• GIVEN TASK: Determine how many lines of the data below contain "pose", then give only that number.

——————

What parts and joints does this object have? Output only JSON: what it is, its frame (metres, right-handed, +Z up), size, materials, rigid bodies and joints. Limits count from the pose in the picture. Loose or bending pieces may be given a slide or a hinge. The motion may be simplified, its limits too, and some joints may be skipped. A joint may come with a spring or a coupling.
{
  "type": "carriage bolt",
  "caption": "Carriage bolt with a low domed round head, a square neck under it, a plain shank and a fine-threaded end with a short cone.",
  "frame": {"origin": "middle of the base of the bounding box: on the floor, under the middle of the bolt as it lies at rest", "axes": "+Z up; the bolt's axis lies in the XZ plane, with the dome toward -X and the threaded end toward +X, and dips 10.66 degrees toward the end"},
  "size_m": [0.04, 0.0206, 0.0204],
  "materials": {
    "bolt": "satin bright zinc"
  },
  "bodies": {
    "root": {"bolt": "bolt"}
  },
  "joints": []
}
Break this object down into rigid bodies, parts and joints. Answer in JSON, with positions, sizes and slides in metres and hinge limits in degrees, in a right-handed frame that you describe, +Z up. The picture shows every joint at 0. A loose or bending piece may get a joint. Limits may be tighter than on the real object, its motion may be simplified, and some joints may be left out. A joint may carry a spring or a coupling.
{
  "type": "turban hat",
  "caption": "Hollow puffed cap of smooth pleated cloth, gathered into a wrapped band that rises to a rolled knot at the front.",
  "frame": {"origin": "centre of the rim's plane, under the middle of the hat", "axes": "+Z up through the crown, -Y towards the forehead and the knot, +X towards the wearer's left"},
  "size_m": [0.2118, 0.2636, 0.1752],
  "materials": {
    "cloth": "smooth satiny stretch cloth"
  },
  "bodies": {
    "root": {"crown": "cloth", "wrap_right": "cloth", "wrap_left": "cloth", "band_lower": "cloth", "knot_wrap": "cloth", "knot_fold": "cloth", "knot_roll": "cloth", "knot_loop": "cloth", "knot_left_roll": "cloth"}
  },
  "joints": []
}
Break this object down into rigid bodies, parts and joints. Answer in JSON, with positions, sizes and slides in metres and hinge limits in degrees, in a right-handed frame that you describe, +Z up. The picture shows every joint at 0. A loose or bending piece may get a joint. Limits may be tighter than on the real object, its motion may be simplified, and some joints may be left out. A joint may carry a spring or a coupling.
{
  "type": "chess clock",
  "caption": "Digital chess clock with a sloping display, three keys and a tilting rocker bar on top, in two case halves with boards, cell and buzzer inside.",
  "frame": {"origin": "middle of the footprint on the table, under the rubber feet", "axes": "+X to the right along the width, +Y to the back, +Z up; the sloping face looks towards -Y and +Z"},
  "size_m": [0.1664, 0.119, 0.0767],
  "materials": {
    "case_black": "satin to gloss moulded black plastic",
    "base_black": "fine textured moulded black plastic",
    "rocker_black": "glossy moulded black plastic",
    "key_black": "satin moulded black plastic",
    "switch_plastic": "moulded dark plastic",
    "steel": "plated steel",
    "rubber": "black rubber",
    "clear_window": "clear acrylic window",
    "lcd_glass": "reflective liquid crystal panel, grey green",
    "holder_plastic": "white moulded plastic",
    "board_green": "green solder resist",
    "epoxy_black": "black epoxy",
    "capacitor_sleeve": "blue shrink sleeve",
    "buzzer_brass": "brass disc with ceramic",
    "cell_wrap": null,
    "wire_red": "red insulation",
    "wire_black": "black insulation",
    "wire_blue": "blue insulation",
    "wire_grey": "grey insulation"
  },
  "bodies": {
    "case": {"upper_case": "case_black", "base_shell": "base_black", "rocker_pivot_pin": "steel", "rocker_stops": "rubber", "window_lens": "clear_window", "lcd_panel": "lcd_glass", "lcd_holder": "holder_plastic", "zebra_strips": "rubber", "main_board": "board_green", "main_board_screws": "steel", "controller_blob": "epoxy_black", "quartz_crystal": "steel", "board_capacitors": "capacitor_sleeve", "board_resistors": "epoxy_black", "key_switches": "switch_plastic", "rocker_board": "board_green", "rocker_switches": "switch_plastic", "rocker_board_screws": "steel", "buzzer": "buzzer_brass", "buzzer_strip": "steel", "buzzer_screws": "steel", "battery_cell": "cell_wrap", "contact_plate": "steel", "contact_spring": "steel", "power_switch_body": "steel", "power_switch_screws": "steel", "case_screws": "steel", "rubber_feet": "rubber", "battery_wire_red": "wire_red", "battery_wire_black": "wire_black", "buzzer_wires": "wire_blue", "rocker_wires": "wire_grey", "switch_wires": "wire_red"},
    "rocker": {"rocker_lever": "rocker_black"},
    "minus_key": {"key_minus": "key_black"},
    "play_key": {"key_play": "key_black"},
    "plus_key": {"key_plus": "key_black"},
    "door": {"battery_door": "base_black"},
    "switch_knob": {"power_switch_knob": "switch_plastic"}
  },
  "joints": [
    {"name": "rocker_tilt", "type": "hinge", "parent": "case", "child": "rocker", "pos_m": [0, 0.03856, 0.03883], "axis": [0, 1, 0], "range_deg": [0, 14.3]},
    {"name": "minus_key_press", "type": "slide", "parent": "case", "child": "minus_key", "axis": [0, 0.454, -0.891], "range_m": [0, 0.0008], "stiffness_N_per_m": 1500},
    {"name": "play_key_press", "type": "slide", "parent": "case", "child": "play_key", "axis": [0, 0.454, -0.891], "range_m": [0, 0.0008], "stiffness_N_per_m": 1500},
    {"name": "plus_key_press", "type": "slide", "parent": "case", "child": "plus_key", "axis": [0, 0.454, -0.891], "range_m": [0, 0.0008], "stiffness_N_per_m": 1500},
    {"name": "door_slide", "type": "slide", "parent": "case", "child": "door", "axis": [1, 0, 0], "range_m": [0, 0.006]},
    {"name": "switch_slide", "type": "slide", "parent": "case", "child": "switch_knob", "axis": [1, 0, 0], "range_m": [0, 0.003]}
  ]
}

——————

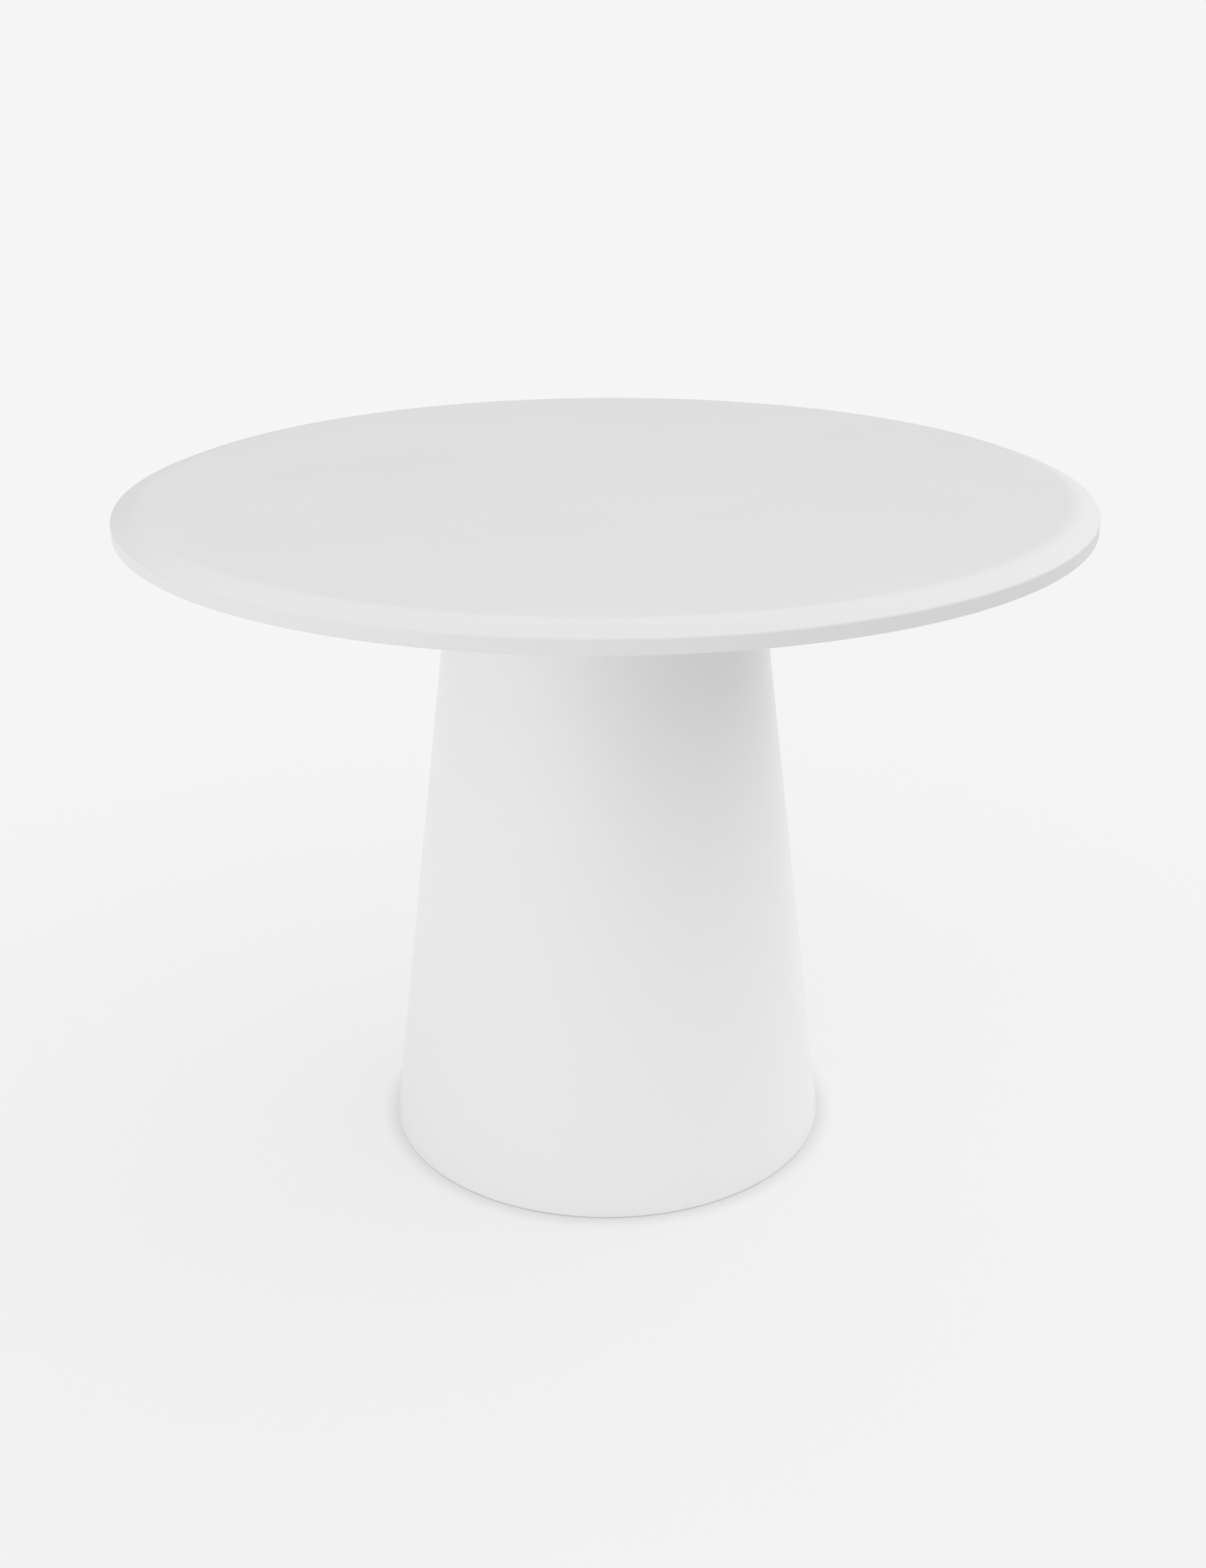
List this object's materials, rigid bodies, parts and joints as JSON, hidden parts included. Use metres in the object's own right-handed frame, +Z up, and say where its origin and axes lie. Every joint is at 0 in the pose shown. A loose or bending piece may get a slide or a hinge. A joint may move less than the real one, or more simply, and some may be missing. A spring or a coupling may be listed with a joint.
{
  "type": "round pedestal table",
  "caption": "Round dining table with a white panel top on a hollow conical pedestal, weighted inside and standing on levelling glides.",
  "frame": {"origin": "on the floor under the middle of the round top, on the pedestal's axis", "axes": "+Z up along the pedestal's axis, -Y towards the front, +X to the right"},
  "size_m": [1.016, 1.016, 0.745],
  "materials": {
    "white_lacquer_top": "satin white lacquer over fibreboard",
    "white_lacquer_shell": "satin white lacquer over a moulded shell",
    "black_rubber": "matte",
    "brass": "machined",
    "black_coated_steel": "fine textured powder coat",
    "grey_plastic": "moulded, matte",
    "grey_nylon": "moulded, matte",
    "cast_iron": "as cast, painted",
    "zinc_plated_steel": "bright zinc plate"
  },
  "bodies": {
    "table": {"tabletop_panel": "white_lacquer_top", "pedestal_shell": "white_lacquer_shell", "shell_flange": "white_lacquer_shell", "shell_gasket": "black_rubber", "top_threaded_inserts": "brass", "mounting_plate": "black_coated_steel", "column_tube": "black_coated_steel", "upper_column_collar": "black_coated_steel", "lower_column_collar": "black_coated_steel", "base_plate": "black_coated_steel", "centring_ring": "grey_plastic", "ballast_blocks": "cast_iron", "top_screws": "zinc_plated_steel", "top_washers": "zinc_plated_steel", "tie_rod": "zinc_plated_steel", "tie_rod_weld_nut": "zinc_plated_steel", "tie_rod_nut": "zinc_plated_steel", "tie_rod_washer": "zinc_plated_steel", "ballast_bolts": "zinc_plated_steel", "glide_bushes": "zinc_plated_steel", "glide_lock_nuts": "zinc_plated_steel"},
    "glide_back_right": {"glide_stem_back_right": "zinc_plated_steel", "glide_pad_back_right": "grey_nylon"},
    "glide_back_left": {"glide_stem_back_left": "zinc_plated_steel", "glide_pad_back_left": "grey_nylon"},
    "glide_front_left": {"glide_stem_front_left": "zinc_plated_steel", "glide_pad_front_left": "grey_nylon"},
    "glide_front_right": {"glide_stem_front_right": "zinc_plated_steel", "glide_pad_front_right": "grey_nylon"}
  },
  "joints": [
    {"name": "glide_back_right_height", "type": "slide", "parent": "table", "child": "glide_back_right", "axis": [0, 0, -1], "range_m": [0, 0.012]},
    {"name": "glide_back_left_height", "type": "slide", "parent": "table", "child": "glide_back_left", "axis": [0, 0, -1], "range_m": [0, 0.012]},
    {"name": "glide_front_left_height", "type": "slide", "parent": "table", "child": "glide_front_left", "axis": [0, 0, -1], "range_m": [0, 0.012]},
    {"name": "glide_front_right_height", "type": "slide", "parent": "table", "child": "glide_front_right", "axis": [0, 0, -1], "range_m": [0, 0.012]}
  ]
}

——————

• TASK SOLUTION: 2